- **WHAT TO PRODUCE**:
Set down the material below in full, matching it exactly.

- **RAW DATA**:
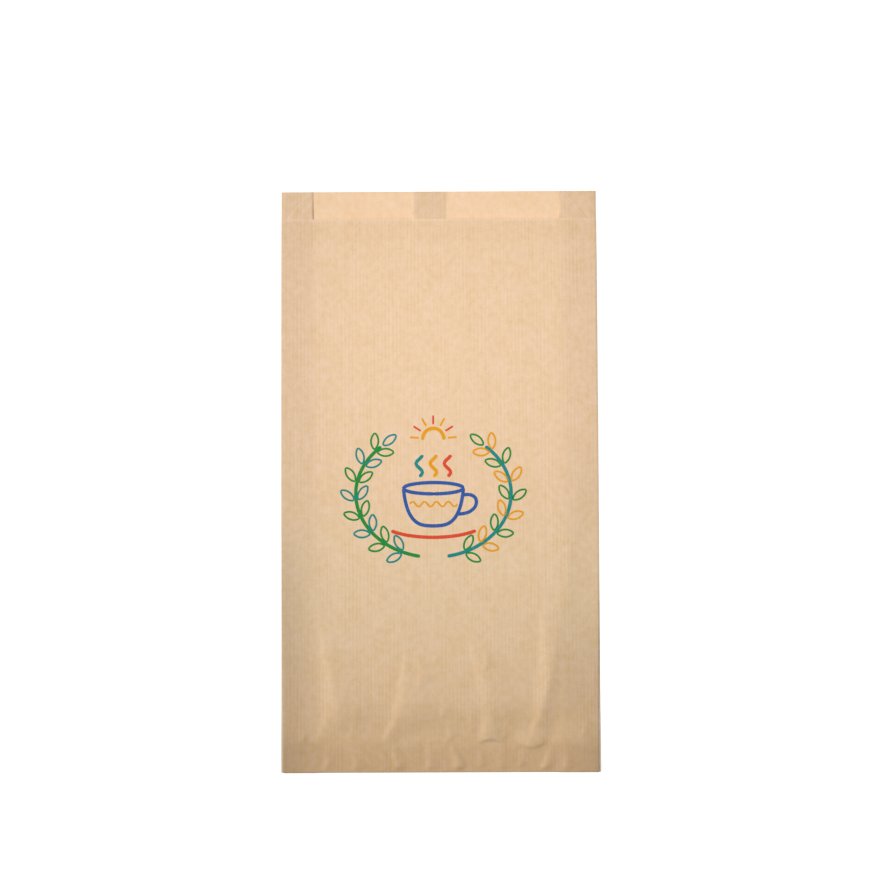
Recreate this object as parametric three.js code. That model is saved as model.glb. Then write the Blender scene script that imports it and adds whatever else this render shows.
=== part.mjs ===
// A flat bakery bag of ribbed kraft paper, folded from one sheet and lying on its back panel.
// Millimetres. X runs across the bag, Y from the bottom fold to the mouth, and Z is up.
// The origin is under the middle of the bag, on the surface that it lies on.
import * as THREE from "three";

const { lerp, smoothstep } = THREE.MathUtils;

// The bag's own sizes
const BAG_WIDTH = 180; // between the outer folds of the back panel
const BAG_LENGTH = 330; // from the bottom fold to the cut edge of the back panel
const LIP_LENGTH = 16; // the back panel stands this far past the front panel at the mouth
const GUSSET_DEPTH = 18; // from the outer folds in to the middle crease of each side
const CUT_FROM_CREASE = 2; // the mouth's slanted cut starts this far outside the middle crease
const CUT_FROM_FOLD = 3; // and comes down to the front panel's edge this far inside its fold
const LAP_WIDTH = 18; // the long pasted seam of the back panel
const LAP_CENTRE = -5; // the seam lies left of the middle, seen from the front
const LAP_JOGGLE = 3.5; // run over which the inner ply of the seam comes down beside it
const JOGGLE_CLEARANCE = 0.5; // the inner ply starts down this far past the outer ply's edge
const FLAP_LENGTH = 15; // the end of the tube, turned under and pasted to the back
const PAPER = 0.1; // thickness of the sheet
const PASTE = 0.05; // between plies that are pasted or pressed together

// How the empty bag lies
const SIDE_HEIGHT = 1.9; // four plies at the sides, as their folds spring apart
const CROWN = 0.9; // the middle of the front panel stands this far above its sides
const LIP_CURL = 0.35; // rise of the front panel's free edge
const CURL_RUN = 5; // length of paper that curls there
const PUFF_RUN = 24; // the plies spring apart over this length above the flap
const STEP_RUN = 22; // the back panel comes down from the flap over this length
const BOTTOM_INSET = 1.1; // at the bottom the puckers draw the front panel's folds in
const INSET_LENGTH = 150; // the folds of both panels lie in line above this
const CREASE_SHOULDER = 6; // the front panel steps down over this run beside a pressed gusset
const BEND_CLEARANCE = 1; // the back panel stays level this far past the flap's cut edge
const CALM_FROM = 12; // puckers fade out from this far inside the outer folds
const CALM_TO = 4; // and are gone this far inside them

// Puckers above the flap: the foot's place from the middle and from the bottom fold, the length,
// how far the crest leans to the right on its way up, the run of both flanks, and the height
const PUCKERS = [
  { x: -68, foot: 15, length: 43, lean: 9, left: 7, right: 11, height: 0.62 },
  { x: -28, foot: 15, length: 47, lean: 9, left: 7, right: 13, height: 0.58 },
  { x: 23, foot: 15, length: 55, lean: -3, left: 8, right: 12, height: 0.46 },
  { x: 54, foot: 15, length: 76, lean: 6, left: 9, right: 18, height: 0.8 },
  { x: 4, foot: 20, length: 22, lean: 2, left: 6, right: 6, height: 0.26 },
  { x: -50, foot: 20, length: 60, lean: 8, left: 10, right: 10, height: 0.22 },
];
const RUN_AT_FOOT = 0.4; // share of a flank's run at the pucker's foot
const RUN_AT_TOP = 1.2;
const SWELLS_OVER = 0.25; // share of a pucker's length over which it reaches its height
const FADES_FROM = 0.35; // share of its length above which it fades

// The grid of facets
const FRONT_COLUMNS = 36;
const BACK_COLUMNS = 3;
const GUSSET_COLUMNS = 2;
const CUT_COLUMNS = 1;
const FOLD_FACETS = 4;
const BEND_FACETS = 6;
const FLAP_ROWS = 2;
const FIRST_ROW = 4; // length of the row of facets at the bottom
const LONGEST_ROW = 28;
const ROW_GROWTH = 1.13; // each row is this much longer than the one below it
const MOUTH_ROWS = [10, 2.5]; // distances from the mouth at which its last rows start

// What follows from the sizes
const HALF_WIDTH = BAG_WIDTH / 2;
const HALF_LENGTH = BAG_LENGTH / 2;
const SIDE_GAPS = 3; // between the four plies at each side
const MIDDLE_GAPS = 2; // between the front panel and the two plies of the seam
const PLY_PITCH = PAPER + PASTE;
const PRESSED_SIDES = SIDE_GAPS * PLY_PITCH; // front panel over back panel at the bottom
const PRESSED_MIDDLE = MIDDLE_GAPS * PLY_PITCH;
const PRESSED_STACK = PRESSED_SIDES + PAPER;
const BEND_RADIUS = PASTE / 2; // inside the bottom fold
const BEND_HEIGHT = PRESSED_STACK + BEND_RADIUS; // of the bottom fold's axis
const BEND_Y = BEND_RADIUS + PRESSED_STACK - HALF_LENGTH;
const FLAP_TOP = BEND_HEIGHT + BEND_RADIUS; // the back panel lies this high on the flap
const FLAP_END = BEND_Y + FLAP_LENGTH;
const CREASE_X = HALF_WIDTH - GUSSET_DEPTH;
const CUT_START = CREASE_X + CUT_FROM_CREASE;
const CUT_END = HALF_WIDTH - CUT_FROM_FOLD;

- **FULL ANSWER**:
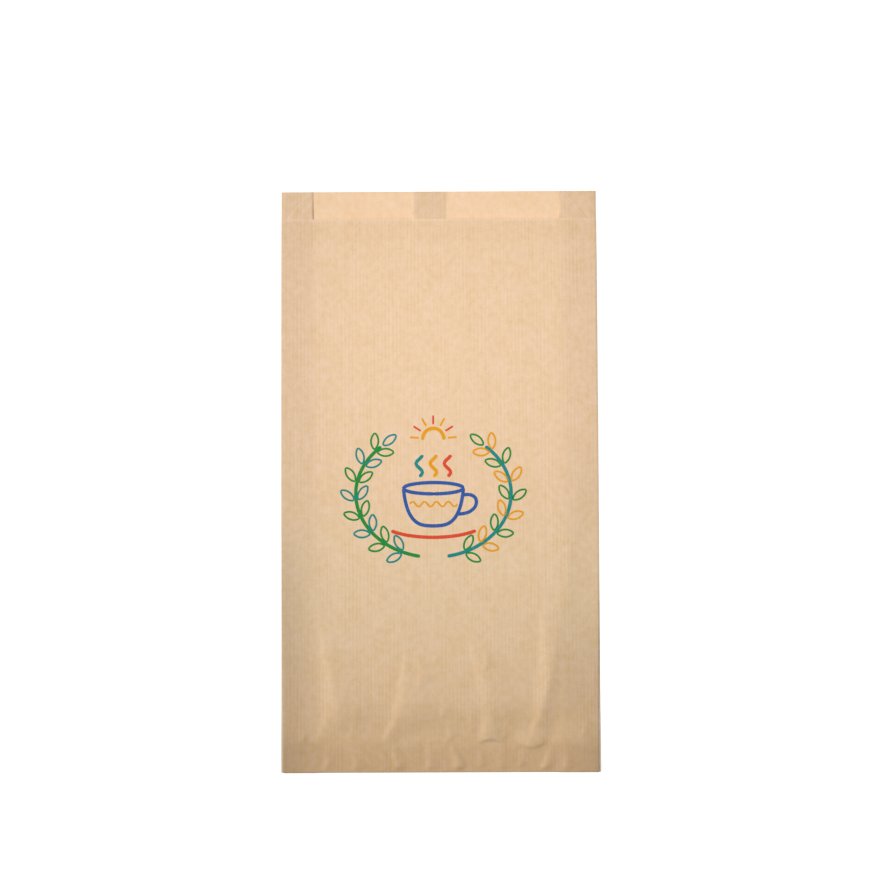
Recreate this object as parametric three.js code. That model is saved as model.glb. Then write the Blender scene script that imports it and adds whatever else this render shows.
=== part.mjs ===
// A flat bakery bag of ribbed kraft paper, folded from one sheet and lying on its back panel.
// Millimetres. X runs across the bag, Y from the bottom fold to the mouth, and Z is up.
// The origin is under the middle of the bag, on the surface that it lies on.
import * as THREE from "three";

const { lerp, smoothstep } = THREE.MathUtils;

// The bag's own sizes
const BAG_WIDTH = 180; // between the outer folds of the back panel
const BAG_LENGTH = 330; // from the bottom fold to the cut edge of the back panel
const LIP_LENGTH = 16; // the back panel stands this far past the front panel at the mouth
const GUSSET_DEPTH = 18; // from the outer folds in to the middle crease of each side
const CUT_FROM_CREASE = 2; // the mouth's slanted cut starts this far outside the middle crease
const CUT_FROM_FOLD = 3; // and comes down to the front panel's edge this far inside its fold
const LAP_WIDTH = 18; // the long pasted seam of the back panel
const LAP_CENTRE = -5; // the seam lies left of the middle, seen from the front
const LAP_JOGGLE = 3.5; // run over which the inner ply of the seam comes down beside it
const JOGGLE_CLEARANCE = 0.5; // the inner ply starts down this far past the outer ply's edge
const FLAP_LENGTH = 15; // the end of the tube, turned under and pasted to the back
const PAPER = 0.1; // thickness of the sheet
const PASTE = 0.05; // between plies that are pasted or pressed together

// How the empty bag lies
const SIDE_HEIGHT = 1.9; // four plies at the sides, as their folds spring apart
const CROWN = 0.9; // the middle of the front panel stands this far above its sides
const LIP_CURL = 0.35; // rise of the front panel's free edge
const CURL_RUN = 5; // length of paper that curls there
const PUFF_RUN = 24; // the plies spring apart over this length above the flap
const STEP_RUN = 22; // the back panel comes down from the flap over this length
const BOTTOM_INSET = 1.1; // at the bottom the puckers draw the front panel's folds in
const INSET_LENGTH = 150; // the folds of both panels lie in line above this
const CREASE_SHOULDER = 6; // the front panel steps down over this run beside a pressed gusset
const BEND_CLEARANCE = 1; // the back panel stays level this far past the flap's cut edge
const CALM_FROM = 12; // puckers fade out from this far inside the outer folds
const CALM_TO = 4; // and are gone this far inside them

// Puckers above the flap: the foot's place from the middle and from the bottom fold, the length,
// how far the crest leans to the right on its way up, the run of both flanks, and the height
const PUCKERS = [
  { x: -68, foot: 15, length: 43, lean: 9, left: 7, right: 11, height: 0.62 },
  { x: -28, foot: 15, length: 47, lean: 9, left: 7, right: 13, height: 0.58 },
  { x: 23, foot: 15, length: 55, lean: -3, left: 8, right: 12, height: 0.46 },
  { x: 54, foot: 15, length: 76, lean: 6, left: 9, right: 18, height: 0.8 },
  { x: 4, foot: 20, length: 22, lean: 2, left: 6, right: 6, height: 0.26 },
  { x: -50, foot: 20, length: 60, lean: 8, left: 10, right: 10, height: 0.22 },
];
const RUN_AT_FOOT = 0.4; // share of a flank's run at the pucker's foot
const RUN_AT_TOP = 1.2;
const SWELLS_OVER = 0.25; // share of a pucker's length over which it reaches its height
const FADES_FROM = 0.35; // share of its length above which it fades

// The grid of facets
const FRONT_COLUMNS = 36;
const BACK_COLUMNS = 3;
const GUSSET_COLUMNS = 2;
const CUT_COLUMNS = 1;
const FOLD_FACETS = 4;
const BEND_FACETS = 6;
const FLAP_ROWS = 2;
const FIRST_ROW = 4; // length of the row of facets at the bottom
const LONGEST_ROW = 28;
const ROW_GROWTH = 1.13; // each row is this much longer than the one below it
const MOUTH_ROWS = [10, 2.5]; // distances from the mouth at which its last rows start

// What follows from the sizes
const HALF_WIDTH = BAG_WIDTH / 2;
const HALF_LENGTH = BAG_LENGTH / 2;
const SIDE_GAPS = 3; // between the four plies at each side
const MIDDLE_GAPS = 2; // between the front panel and the two plies of the seam
const PLY_PITCH = PAPER + PASTE;
const PRESSED_SIDES = SIDE_GAPS * PLY_PITCH; // front panel over back panel at the bottom
const PRESSED_MIDDLE = MIDDLE_GAPS * PLY_PITCH;
const PRESSED_STACK = PRESSED_SIDES + PAPER;
const BEND_RADIUS = PASTE / 2; // inside the bottom fold
const BEND_HEIGHT = PRESSED_STACK + BEND_RADIUS; // of the bottom fold's axis
const BEND_Y = BEND_RADIUS + PRESSED_STACK - HALF_LENGTH;
const FLAP_TOP = BEND_HEIGHT + BEND_RADIUS; // the back panel lies this high on the flap
const FLAP_END = BEND_Y + FLAP_LENGTH;
const CREASE_X = HALF_WIDTH - GUSSET_DEPTH;
const CUT_START = CREASE_X + CUT_FROM_CREASE;
const CUT_END = HALF_WIDTH - CUT_FROM_FOLD;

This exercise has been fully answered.